• **WHAT TO WORK ON**:
Scan the following material for the string "objects" and copy each line in which it appears.

• **PROVIDED MATERIAL**:
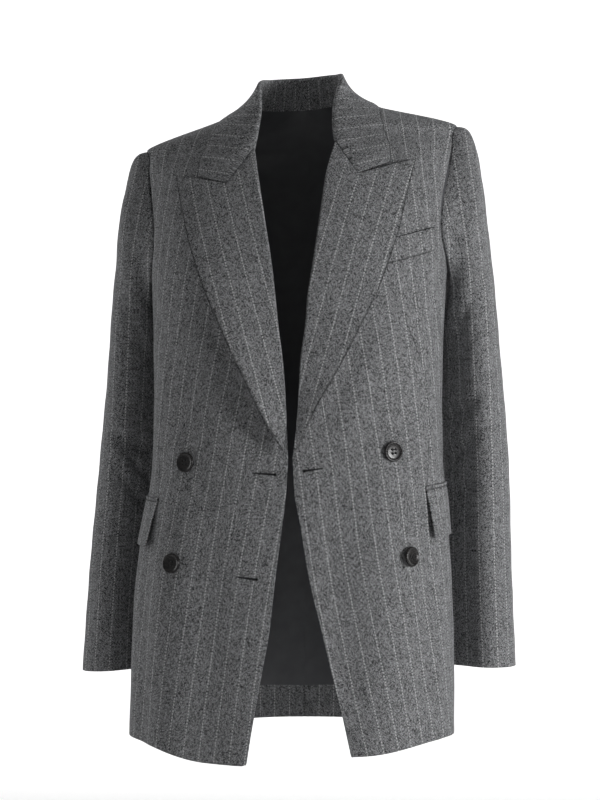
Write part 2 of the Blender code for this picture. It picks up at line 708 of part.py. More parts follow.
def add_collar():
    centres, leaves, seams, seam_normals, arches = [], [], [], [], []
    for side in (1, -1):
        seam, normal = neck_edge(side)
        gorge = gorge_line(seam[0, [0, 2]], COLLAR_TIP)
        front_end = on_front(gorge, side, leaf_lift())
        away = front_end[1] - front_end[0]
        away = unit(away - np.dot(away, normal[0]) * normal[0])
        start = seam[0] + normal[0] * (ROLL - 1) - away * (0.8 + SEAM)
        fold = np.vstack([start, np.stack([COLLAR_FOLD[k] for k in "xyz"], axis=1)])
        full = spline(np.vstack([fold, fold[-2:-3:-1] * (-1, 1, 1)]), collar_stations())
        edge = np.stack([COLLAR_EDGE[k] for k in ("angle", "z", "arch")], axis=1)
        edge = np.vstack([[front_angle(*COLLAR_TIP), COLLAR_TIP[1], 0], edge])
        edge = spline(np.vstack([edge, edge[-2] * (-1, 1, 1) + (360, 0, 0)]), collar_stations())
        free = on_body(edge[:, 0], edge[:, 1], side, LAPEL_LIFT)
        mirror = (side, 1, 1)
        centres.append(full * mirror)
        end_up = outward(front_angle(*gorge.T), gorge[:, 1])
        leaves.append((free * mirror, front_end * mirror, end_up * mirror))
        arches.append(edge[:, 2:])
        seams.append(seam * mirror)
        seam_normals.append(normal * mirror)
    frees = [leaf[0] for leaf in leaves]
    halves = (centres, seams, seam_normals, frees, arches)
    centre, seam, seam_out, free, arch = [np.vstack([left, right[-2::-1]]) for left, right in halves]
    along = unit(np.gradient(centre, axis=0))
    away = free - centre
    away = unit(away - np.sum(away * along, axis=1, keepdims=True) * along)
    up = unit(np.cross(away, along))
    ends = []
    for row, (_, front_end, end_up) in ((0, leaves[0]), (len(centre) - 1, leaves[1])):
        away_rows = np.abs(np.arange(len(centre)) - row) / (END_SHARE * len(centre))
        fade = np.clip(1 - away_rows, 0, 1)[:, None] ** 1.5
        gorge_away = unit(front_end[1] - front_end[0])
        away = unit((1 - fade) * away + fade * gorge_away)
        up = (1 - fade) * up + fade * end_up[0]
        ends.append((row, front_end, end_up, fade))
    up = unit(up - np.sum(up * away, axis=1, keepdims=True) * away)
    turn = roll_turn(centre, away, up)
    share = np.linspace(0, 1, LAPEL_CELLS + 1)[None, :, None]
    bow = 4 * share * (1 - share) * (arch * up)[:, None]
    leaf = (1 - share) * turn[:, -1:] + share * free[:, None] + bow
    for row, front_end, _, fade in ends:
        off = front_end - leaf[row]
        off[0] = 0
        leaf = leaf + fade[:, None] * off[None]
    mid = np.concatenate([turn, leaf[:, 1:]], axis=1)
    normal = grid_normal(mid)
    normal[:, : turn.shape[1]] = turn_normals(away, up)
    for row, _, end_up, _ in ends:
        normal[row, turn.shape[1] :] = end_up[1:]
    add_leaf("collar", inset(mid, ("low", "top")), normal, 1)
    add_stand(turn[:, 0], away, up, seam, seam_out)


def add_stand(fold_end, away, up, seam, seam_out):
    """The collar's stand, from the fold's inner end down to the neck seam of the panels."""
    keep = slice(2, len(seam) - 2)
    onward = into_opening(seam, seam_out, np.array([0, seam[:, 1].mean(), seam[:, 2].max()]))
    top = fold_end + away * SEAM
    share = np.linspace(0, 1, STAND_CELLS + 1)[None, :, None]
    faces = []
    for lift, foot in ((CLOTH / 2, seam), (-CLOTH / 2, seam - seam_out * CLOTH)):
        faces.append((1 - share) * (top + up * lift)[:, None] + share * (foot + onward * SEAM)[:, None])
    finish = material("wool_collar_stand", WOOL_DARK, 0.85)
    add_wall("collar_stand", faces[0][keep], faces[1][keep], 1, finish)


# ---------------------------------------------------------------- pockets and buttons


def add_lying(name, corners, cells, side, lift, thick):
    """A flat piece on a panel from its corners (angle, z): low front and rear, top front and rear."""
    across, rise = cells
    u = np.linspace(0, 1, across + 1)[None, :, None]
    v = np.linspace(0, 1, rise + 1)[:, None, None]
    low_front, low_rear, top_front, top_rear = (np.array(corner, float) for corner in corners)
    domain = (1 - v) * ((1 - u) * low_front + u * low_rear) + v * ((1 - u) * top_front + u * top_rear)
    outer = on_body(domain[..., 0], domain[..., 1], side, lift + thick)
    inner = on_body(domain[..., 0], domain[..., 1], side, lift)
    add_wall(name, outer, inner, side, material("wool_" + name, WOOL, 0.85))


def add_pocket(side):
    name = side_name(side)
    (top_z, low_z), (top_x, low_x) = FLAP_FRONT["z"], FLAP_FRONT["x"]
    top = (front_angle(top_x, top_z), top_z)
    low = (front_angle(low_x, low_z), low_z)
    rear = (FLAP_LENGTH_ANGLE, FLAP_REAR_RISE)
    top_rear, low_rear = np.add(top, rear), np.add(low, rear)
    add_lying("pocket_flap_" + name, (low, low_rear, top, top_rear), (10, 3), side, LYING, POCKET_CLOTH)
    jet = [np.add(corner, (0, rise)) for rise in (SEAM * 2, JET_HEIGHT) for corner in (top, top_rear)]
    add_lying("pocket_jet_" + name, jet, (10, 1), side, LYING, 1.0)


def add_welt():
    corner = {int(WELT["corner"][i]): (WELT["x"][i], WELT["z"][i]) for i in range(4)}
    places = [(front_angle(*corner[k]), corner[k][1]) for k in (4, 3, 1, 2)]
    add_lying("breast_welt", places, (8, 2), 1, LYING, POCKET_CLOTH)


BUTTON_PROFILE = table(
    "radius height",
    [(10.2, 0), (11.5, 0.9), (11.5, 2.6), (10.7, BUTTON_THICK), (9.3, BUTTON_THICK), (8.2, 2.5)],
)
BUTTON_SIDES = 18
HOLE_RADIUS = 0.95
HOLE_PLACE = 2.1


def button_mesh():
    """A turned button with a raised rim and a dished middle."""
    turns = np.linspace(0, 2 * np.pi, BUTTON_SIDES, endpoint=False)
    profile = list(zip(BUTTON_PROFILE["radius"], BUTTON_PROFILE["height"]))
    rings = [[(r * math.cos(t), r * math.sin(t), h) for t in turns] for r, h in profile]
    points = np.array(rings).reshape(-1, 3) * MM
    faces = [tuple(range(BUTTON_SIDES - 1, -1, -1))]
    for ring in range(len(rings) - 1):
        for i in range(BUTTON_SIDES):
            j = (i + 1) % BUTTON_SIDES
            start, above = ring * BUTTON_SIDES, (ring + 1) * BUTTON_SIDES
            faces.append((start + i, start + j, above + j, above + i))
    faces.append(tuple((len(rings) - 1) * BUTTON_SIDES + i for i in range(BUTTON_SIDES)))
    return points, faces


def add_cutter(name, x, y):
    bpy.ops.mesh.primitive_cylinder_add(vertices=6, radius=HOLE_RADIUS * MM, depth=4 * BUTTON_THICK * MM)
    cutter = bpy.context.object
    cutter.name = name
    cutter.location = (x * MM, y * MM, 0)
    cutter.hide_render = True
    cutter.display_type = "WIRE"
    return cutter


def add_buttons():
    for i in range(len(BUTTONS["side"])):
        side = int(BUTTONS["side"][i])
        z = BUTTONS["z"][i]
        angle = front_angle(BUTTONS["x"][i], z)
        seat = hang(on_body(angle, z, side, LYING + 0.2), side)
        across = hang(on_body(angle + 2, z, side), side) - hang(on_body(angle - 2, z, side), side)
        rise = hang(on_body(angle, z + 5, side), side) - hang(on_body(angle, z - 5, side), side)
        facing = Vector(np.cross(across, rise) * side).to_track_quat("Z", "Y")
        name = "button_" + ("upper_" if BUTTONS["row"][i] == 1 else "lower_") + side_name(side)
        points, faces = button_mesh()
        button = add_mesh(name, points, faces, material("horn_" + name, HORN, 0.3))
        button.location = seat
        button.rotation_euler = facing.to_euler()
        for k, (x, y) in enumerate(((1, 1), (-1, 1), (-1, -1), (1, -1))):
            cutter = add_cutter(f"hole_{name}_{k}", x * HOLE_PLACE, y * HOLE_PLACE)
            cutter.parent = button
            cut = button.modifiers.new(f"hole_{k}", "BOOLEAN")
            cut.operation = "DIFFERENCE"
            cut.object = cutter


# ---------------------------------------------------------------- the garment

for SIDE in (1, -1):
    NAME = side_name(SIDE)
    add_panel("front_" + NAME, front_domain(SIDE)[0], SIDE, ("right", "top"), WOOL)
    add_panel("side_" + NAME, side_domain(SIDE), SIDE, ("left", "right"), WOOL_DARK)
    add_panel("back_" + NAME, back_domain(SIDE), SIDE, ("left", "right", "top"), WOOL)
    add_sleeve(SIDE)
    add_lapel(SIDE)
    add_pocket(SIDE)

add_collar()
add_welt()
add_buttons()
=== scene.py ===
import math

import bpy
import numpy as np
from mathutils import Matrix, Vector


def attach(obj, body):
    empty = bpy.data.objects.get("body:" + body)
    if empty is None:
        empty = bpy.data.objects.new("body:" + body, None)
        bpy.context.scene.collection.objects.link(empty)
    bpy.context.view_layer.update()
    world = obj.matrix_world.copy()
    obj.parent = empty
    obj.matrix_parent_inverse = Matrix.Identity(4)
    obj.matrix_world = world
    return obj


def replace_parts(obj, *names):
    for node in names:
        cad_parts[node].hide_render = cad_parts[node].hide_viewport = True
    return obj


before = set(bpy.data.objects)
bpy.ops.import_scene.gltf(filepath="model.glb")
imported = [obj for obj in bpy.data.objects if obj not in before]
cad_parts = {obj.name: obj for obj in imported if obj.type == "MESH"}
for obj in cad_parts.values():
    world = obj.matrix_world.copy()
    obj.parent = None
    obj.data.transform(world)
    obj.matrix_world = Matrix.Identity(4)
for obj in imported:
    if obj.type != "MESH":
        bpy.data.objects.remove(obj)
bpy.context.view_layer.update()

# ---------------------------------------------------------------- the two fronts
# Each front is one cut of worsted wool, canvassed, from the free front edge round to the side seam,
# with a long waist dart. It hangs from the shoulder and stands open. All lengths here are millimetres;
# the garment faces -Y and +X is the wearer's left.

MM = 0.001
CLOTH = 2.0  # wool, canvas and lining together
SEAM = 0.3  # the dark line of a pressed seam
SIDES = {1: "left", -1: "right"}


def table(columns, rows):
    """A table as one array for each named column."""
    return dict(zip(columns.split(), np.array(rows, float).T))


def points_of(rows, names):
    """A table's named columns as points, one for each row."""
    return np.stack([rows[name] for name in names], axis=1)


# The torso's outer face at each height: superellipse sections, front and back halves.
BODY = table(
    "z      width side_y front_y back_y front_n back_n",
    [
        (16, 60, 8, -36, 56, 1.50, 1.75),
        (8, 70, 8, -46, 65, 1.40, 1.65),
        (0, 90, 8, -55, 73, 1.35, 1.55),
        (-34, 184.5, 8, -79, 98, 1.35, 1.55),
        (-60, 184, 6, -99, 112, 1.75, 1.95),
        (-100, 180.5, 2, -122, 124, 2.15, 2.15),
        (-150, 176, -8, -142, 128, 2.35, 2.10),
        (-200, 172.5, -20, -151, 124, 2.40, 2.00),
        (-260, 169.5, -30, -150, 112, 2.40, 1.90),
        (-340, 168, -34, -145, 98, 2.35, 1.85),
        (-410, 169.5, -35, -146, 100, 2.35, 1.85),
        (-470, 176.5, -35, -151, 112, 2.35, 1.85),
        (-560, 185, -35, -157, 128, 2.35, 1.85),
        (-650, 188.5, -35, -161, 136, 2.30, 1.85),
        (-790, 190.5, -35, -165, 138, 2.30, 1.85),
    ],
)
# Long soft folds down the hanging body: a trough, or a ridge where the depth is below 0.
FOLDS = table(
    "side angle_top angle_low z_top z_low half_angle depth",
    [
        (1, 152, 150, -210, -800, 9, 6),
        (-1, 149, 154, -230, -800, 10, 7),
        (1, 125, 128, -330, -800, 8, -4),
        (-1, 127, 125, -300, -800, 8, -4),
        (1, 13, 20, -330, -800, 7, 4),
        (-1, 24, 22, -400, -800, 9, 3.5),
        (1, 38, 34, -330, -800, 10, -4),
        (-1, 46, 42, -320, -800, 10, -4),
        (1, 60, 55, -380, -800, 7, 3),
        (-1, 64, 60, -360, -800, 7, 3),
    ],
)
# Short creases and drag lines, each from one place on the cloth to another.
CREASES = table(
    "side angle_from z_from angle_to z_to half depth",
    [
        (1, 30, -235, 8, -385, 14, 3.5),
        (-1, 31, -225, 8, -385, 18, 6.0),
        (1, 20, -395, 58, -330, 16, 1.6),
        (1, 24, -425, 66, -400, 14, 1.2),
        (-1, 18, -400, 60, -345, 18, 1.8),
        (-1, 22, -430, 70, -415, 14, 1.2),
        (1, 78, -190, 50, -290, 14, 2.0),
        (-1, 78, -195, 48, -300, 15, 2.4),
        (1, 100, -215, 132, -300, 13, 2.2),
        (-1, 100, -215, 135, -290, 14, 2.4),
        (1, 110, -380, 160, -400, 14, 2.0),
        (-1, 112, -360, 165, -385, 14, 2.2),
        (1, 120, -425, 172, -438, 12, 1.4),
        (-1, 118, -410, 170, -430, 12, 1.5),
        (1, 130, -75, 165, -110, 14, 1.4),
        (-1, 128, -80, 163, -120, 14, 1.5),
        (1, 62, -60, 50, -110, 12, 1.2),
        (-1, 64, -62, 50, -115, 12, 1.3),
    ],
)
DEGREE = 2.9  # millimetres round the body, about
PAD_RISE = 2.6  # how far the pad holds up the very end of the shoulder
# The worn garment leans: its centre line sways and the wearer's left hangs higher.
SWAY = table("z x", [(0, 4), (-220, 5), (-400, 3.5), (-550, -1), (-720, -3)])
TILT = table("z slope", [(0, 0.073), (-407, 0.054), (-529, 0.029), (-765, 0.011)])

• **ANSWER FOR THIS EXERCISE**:
    empty = bpy.data.objects.get("body:" + body)
        empty = bpy.data.objects.new("body:" + body, None)
        bpy.context.scene.collection.objects.link(empty)
before = set(bpy.data.objects)
imported = [obj for obj in bpy.data.objects if obj not in before]
        bpy.data.objects.remove(obj)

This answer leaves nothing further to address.